Remixing artists such as Coldplay, Gorillaz, Röyksopp and M83 is a sure way of getting new listeners to a left-fieldish producer like Yotto. But he says he only agrees to remix a song if he likes the original – or at least a part of it. There must be a vocal hook or a synth pattern he can utilize to blow new life into the song.
Another important factor in Yotto’s career is the support he’s had from the BBC, which he’s very grateful from. The London based Anjunadeep has a very good reputation so the radio jockeys listen carefully what the label has to offer. And the dj’s liked Yotto’s track – including BBC’s legendary Pete Tong. Airplay on BBC led to Yotto being asked to participate in BBC Radio 1’s program Essential Mix a year ago.

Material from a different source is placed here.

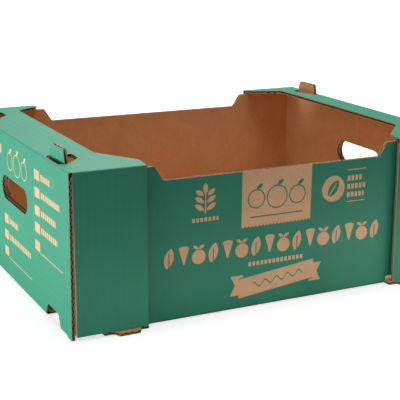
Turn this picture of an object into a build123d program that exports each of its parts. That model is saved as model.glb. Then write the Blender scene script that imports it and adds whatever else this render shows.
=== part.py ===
from build123d import *
import os
from math import radians, tan

# A stacking tray for produce, folded and glued from one die-cut sheet of corrugated board.
# Sizes are in millimetres. +X runs along the long walls, +Z is up, and the origin is the
# middle of the underside.

# The board and how it folds
board = 4.0                  # thickness of the corrugated board
fold_inner_radius = 1.0      # inside radius of every fold
fold_outer_radius = 2.0      # outside radius; the board is crushed where it bends
lap_gap = 0.5                # air between two layers that lie on each other
slit = 0.5                   # width of a cut that parts two panels

# Overall sizes
tray_length = 500.0          # over the outer faces of the end walls
wall_spread = 365.0          # over the outer faces of the long walls
tray_height = 182.5          # from the underside to the top fold of the end walls

# Lowered middle of the long walls
low_edge_drop = 21.0         # from the top fold down to its edge
low_edge_setback = 109.5     # from the end wall's outer face to the foot of a slope
slope_run = 11.0             # length of a slope, along the wall
slope_top_radius = 12.0      # rounding where a slope meets the shoulder
slope_foot_radius = 5.0      # rounding where a slope meets the low edge

# Inner end flaps
flap_standoff = 8.0          # gap between a flap and the end wall at the tray's corner
flap_slant_width = 120.5     # from the long wall to where a flap lies on the end wall

# Ledges, gussets and corner panels
ledge_width = 50.0           # from the end wall's outer face to the ledge's inner edge
spring_angle = 5.5           # degrees that ledge and gusset rise towards their inner edge
gusset_root = 55.0           # from the end wall's side edge to the start of the gusset
gusset_tip_width = 19.0      # width of a gusset at its narrow end
gusset_tip_radius = 5.0      # rounding of the gusset's tip
gusset_root_radius = 12.0    # rounding between ledge and gusset
corner_panel_width = 82.0    # width of a corner panel, along the long wall
corner_panel_gap = 3.5       # air between its top and the long wall
corner_panel_splay = 4.0     # how far its foot stands out beyond its top

# Feet
foot_setback = 63.0          # from the end wall's outer face to the middle of a foot
foot_width = 53.0            # width under the corner panel
foot_shoulder_reach = 9.0    # how far this wide part stands out of the long wall
foot_shoulder_radius = 2.0   # rounding of its outer corners
toe_root_width = 32.0        # width of the toe where it leaves the wide part
toe_tip_width = 24.0         # width of the toe at its outer edge
toe_reach = 17.5             # how far the toe stands out of the long wall
toe_radius = 3.0             # rounding of the toe's corners

# Hand holes
hand_hole_length = 100.0
hand_hole_height = 30.0
hand_hole_drop = 68.5        # from the top fold down to a hole's middle

# Stacking tabs, with the slots they pass through and the notches that take them
tab_setback = 59.0           # from the end wall's side edge to the middle of a tab
tab_root_width = 42.0
tab_top_width = 34.0
tab_height = 15.0            # how far a tab stands above the top fold
tab_corner_radius = 2.5
notch_flare = 4.0            # room on each side of a tab at the mouth of its notch
notch_side_play = 1.0        # room on each side of a tab's top
notch_top_play = 1.0         # room above a tab's top
notch_top_radius = 6.0
notch_depth = 17.0           # how far a notch reaches in from the end wall's outer face
slot_side_play = 4.0         # room on each side of a tab in its slot
slot_lip = 2.5               # from the end wall's outer face to the slot
slot_reach = 29.0            # from the end wall's outer face to the slot's inner edge
slot_inner_width = 20.0      # width of a slot at its inner edge
slot_corner_radius = 3.5

# Places that follow from these sizes
fold_room = fold_inner_radius + board  # from a fold's outer corner to the flat board
end_x = tray_length / 2
wall_y = wall_spread / 2
side_y = wall_y + corner_panel_gap + board
shoulder_height = tray_height - board - lap_gap
low_edge_height = tray_height - low_edge_drop
low_x = end_x - low_edge_setback
flap_end_x = end_x - board - lap_gap
flap_contact_y = wall_y - flap_slant_width
corner_x = end_x - board - flap_standoff
wall_end_x = corner_x - fold_room - board
bottom_fold_y = wall_y - fold_room
roof_start = tray_height - 2 * fold_room
panel_outer_x = end_x - board - slit
panel_inner_x = panel_outer_x - corner_panel_width
panel_foot = board + slit
ledge_inner_x = end_x - ledge_width
gusset_root_y = side_y - gusset_root
gusset_tip_y = side_y - gusset_tip_width
roof_reach = side_y - gusset_root_y + ledge_width
rise = tan(radians(spring_angle))
tab_y = side_y - tab_setback
tab_top = tray_height + tab_height
beyond = 10.0                # overshoot of the cutting shapes
mitre_reach = roof_reach + beyond


def bent_section(outer_corners, side):
    """Cross-section of folded board, from the corners of its outer face."""
    outer_line = Polyline(*outer_corners)
    both_faces = offset(outer_line, amount=board, side=side, kind=Kind.INTERSECTION)
    section = make_face(both_faces.edges())
    for corner in outer_corners[1:-1]:
        inner_vertex = section.vertices().sort_by_distance(Vector(*corner))[1]
        section = fillet(inner_vertex, fold_inner_radius)
        outer_vertex = section.vertices().sort_by_distance(Vector(*corner))[0]
        section = fillet(outer_vertex, fold_outer_radius)
    return section


def outline(corners, roundings):
    """Flat shape through the corners. Roundings are pairs of a corner's number and a radius."""
    shape = make_face(Polyline(*corners, close=True))
    for number, radius in roundings:
        vertex = shape.vertices().sort_by_distance(Vector(*corners[number]))[0]
        shape = fillet(vertex, radius)
    return shape


def prism(plane, shape, low, high):
    """The flat shape, drawn on a plane, made solid between two distances from the plane."""
    return extrude(plane.offset(low) * shape, high - low)


def both_sides(solid):
    """A solid and its mirror image on the other side of the long middle plane."""
    return solid + mirror(solid, about=Plane.XZ)


def both_ends(solid):
    """A solid and its mirror image at the tray's other end."""
    return solid + mirror(solid, about=Plane.YZ)


# Bottom panel and long walls, one U-shaped bend from end to end
long_walls = prism(
    Plane.YZ,
    bent_section(
        [(-wall_y, shoulder_height), (-wall_y, 0), (wall_y, 0), (wall_y, shoulder_height)],
        Side.LEFT,
    ),
    -wall_end_x,
    wall_end_x,
)
low_edge = outline(
    [
        (-low_x - slope_run, tray_height),
        (-low_x - slope_run, shoulder_height),
        (-low_x, low_edge_height),
        (low_x, low_edge_height),
        (low_x + slope_run, shoulder_height),
        (low_x + slope_run, tray_height),
    ],
    [
        (1, slope_top_radius),
        (2, slope_foot_radius),
        (3, slope_foot_radius),
        (4, slope_top_radius),
    ],
)
long_walls -= prism(Plane.XZ, low_edge, -side_y, side_y)

# Feet: the part of each long wall that stays flat, and the opening it leaves in the wall
foot_middle = end_x - foot_setback


def foot_outline(start, edge):
    """Shape of a foot, from a starting line over the long wall's outer edge to the toe."""
    shoulder = edge + foot_shoulder_reach
    tip = edge + toe_reach
    return outline(
        [
            (foot_middle - foot_width / 2, start),
            (foot_middle - foot_width / 2, shoulder),
            (foot_middle - toe_root_width / 2, shoulder),
            (foot_middle - toe_tip_width / 2, tip),
            (foot_middle + toe_tip_width / 2, tip),
            (foot_middle + toe_root_width / 2, shoulder),
            (foot_middle + foot_width / 2, shoulder),
            (foot_middle + foot_width / 2, start),
        ],
        [
            (1, foot_shoulder_radius),
            (2, toe_radius),
            (3, toe_radius),
            (4, toe_radius),
            (5, toe_radius),
            (6, foot_shoulder_radius),
        ],
    )


foot_opening = prism(Plane.XZ, foot_outline(-beyond, 0), bottom_fold_y, side_y)
long_walls -= both_ends(both_sides(foot_opening))
feet = both_ends(both_sides(prism(Plane.XY, foot_outline(bottom_fold_y, wall_y), 0, board)))

# End wall, folded up from the bottom panel
folded_wall = bent_section(
    [(end_x, roof_start), (end_x, 0), (wall_end_x, 0)],
    Side.RIGHT,
)
straight_wall = make_face(
    Polyline(
        (end_x, roof_start),
        (end_x, 0),
        (end_x - board, 0),
        (end_x - board, roof_start),
        close=True,
    )
)
end_wall = prism(Plane.XZ, folded_wall, -bottom_fold_y, bottom_fold_y)
end_wall += both_sides(prism(Plane.XZ, straight_wall, bottom_fold_y, side_y))

# Plan of the ledge with its two gussets
roof_plan = outline(
    [
        (end_x, -side_y - beyond),
        (end_x, side_y + beyond),
        (panel_inner_x, side_y + beyond),
        (panel_inner_x, gusset_tip_y),
        (ledge_inner_x, gusset_root_y),
        (ledge_inner_x, -gusset_root_y),
        (panel_inner_x, -gusset_tip_y),
        (panel_inner_x, -side_y - beyond),
    ],
    [
        (3, gusset_tip_radius),
        (4, gusset_root_radius),
        (5, gusset_root_radius),
        (6, gusset_tip_radius),
    ],
)
roof_prism = prism(Plane.XY, roof_plan, 0, tray_height + ledge_width)

# The mitre runs inward at 45 degrees from the corner, between the ledge and the gusset
gusset_side = make_face(
    Polyline(
        (end_x - fold_room, side_y - fold_room),
        (end_x - fold_room, side_y + beyond),
        (end_x - mitre_reach, side_y + beyond),
        (end_x - mitre_reach, side_y - mitre_reach),
        close=True,
    )
)
ledge_side = make_face(
    Polyline(
        (end_x - fold_room, side_y - fold_room),
        (end_x, side_y - fold_room),
        (end_x, side_y - mitre_reach),
        (end_x - mitre_reach, side_y - mitre_reach),
        close=True,
    )
)
over_gusset = prism(Plane.XY, gusset_side, roof_start, tray_height + ledge_width)
over_ledge = prism(Plane.XY, ledge_side, roof_start, tray_height + ledge_width)

# Ledge, folded in from the top of the end wall
ledge_section = bent_section(
    [
        (end_x - roof_reach, tray_height + rise * roof_reach),
        (end_x, tray_height),
        (end_x, roof_start),
    ],
    Side.RIGHT,
)
ledge = prism(Plane.XZ, ledge_section, -side_y, side_y) & roof_prism
ledge -= both_sides(over_gusset)

# Slots in the ledge for the tabs
slot = outline(
    [
        (end_x - slot_lip, tab_y - tab_root_width / 2),
        (end_x - slot_lip, tab_y + tab_root_width / 2),
        (corner_x, tab_y + tab_root_width / 2 + slot_side_play),
        (end_x - slot_reach, tab_y + slot_inner_width / 2),
        (end_x - slot_reach, tab_y - slot_inner_width / 2),
        (corner_x, tab_y - tab_root_width / 2 - slot_side_play),
    ],
    [(number, slot_corner_radius) for number in range(6)],
)
ledge -= both_sides(
    prism(Plane.XY, slot, tray_height - fold_room, tray_height + ledge_width)
)

# Gusset and corner panel, folded over and down outside the long wall
gusset_section = bent_section(
    [
        (side_y - roof_reach, tray_height + rise * roof_reach),
        (side_y, tray_height),
        (side_y + corner_panel_splay, panel_foot),
    ],
    Side.RIGHT,
)
corner_panel = prism(Plane.YZ, gusset_section, panel_inner_x, panel_outer_x) & roof_prism
corner_panel -= over_ledge

# Inner end flap, folded from the long wall, with its stacking tab
flap_section = bent_section(
    [
        (wall_end_x, wall_y),
        (corner_x, wall_y),
        (flap_end_x, flap_contact_y),
        (flap_end_x, slit / 2),
    ],
    Side.RIGHT,
)
flap_outline = outline(
    [
        (0, fold_room),
        (side_y, fold_room),
        (side_y, shoulder_height),
        (tab_y + tab_root_width / 2, shoulder_height),
        (tab_y + tab_top_width / 2, tab_top),
        (tab_y - tab_top_width / 2, tab_top),
        (tab_y - tab_root_width / 2, shoulder_height),
        (0, shoulder_height),
    ],
    [(4, tab_corner_radius), (5, tab_corner_radius)],
)
flap = prism(Plane.XY, flap_section, fold_room, tab_top)
flap &= prism(Plane.YZ, flap_outline, wall_end_x, end_x)

# Hand hole and stacking notches, through the end wall and the flaps
hand_hole_level = tray_height - hand_hole_drop
hand_hole = Pos(0, hand_hole_level) * SlotOverall(hand_hole_length, hand_hole_height)
notch_mouth = tab_root_width + 2 * notch_flare
notch_top = tab_top_width + 2 * notch_side_play
notch_height = tab_height + notch_top_play
notch = outline(
    [
        (tab_y - notch_mouth / 2, -beyond),
        (tab_y - notch_mouth / 2, 0),
        (tab_y - notch_top / 2, notch_height),
        (tab_y + notch_top / 2, notch_height),
        (tab_y + notch_mouth / 2, 0),
        (tab_y + notch_mouth / 2, -beyond),
    ],
    [(2, notch_top_radius), (3, notch_top_radius)],
)
hand_hole_cut = prism(Plane.YZ, hand_hole, corner_x - fold_room, end_x + beyond)
notch_cut = prism(Plane.YZ, notch, end_x - notch_depth, end_x + beyond)

# The whole sheet as one piece
tray_end = end_wall + ledge + both_sides(corner_panel) + both_sides(flap)
tray_end -= hand_hole_cut
tray_end -= both_sides(notch_cut)
tray = long_walls + feet + both_ends(tray_end)
tray = tray.clean()

os.makedirs("parts", exist_ok=True)
export_step(tray, "parts/tray.step")
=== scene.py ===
"""A produce tray of corrugated board: printed liner, bare kraft liner and the fluting between."""

import functools
import math

import bmesh
import bpy
from bpy.props import FloatProperty, FloatVectorProperty, PointerProperty
from mathutils import Matrix, Vector
from mathutils.bvhtree import BVHTree


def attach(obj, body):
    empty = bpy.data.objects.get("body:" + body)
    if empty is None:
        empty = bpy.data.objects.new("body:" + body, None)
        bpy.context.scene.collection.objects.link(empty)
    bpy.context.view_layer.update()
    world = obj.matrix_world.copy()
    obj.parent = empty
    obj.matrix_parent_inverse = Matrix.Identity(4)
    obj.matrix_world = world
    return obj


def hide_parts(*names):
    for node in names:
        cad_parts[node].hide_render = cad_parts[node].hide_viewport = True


bl_info = {
    "name": "Corrugated stacking tray",
    "version": (1, 0, 0),
    "blender": (4, 5, 0),
    "location": "View3D > Sidebar > Tray",
    "description": "Dresses a folded tray with its liners, fluting, print and light",
    "category": "Add Mesh",
}

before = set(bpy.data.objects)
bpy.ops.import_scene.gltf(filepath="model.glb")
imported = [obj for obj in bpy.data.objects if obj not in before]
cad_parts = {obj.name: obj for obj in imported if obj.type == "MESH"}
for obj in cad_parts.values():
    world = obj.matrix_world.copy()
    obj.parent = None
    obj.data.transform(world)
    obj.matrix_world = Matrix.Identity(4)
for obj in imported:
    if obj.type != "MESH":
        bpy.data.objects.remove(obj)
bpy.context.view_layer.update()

MM = 0.001

# How far the fluting runs past a cut edge, a ray starts under a face and the floor lies under
# the tray
HAIR = 0.2 * MM

# How much wider a ledge's fluting is than the ledge, and a slot's cut is than the tab
SPARE = 3 * MM

# Places of a liner's materials: its rims, its back, which is painted dark as shade inside the flutes,
# and the prints or the paper of its face
RIM, BACK, WALL_FACE, END_FACE, PLAIN_FACE = range(5)
KRAFT_FACE = 2

# Height of the two low cards in front, and their place along Y
CARD_HIGH = 0.012
CARD_FRONT = -0.31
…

“That was on my bucket list. I’ve listened to the show since I was a kid downloading bad quality mp3’s of it. It’s an institution.”
Yotto’s tour around the Hyperfall album continues until March 2019. After the tour he dreams about taking some time to spend with his family and just breathe. At home Yotto doesn’t listen to house or techno music – or anything related to his work.
However strange it might sound but Finland really feels like the center of the earth: flights to New York and Tokyo take the same amount of time from here!
“I love listening to big indie rock anthems by Arcade Fire and The National, or the ambient works of Brian Eno.”
After the deserved hiatus it’s time to hit the studio and plan the future. New music, for sure. Own label or maybe a club concept? Who knows.
This is his three-day-shift with his family and I’m consuming one evening of it. So it’s time to let Yotto go. Just one more thing: wouldn’t he want to take his family with him to North America where the gigs are, maybe permanently?
“No. I feel at home here. And however strange it might sound but Finland really feels like the center of the earth: flights to New York and Tokyo take the same amount of time from here!”